The movement of underground techtonic plates is a constant

And yet we don’t know it till some fissure erupts.

The landscape is altered and foreign

But we’ve no business wondering if ‘this’ is permanent

Because change has become our in-breath

And we must figure out once again how to exhale.

In the middle of me trying to negotiate the murky waters of encroaching physical weakness and disability

And trying to fit the frayed and ragged pieces of this impossible puzzle together

Someone said to me: “Cathy, you may not think of yourself as someone the government takes care of..”

And, certainly I did not.

There have been many, many times I have braved the ‘shame waters’

As the list of “I can take care of myself,s”

Frittered away and was replaced by “I need your help.”

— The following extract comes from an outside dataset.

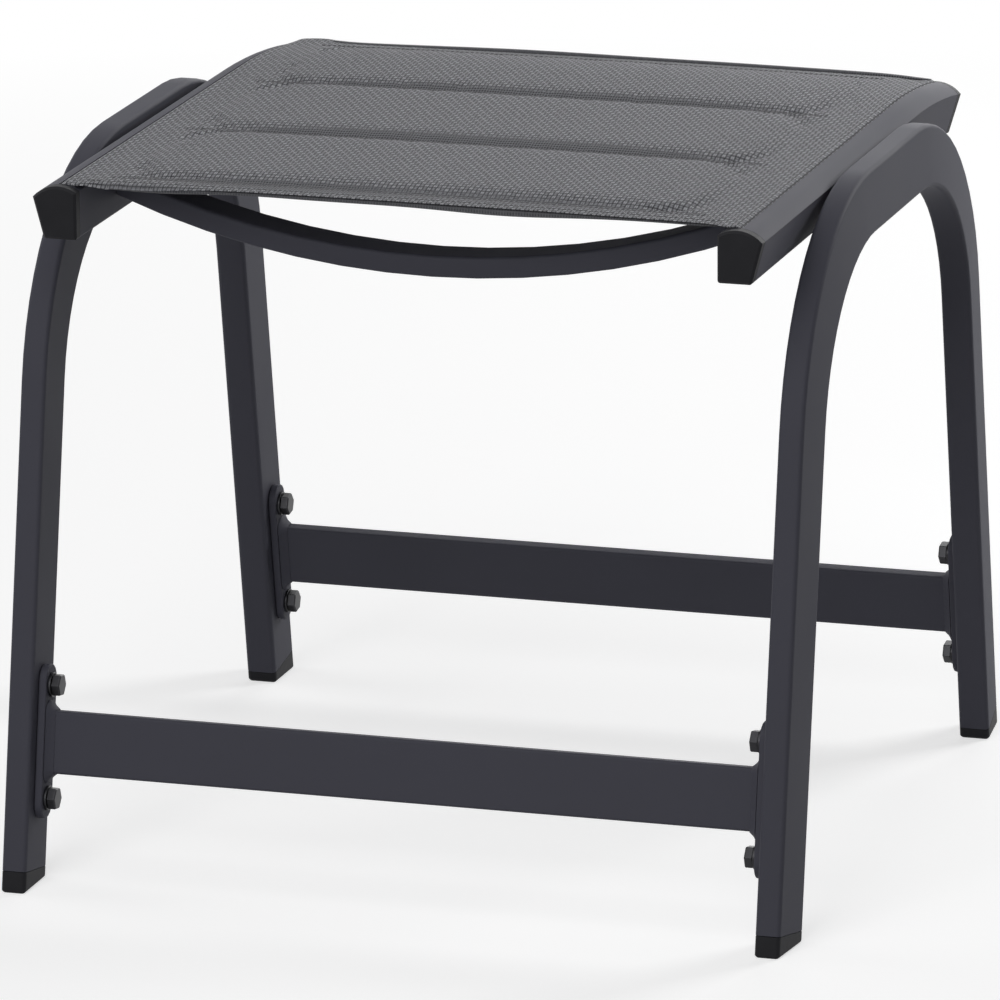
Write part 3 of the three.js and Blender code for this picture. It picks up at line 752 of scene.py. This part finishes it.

This week, on the recommendation of a friend,

I called a local organization called KITCHEN ANGELS.

They are dedicated to providing meals for people like me

Who are deeply in need of the support

Of warm and healthy cooking delivered to the home.

My right arm makes chopping vegetables an issue

And I find myself skipping meals to save strength.

Calling KITCHEN ANGELS was a big deal for me.

I had to consciously shift my mind

Away from “Oh, God.. I am pathetic”

To: “Cathy, you are SO deserving of this support.”

I am practiced at this reclaiming of my sea legs

Because I’ve done it now when I needed to begin using a walker

And then the wheelchair.

The mental machinations I performed were the ONLY things which allowed me to gracefully move

Into the new ‘me’

And most importantly, LIKE HER!

So, yeah…

I need support these days.

Is that bad?

No.

It just IS.

And that may change.

But for today..

I’m cool with it.

And grateful.

So very, very grateful for the help.

comments

One Response to “The ‘WHO’ of Me”

  1. Carmen A. on February 8th, 2011

    Sometimes it is okay to ask for and receive help. You give us the gifts of your thoughts often.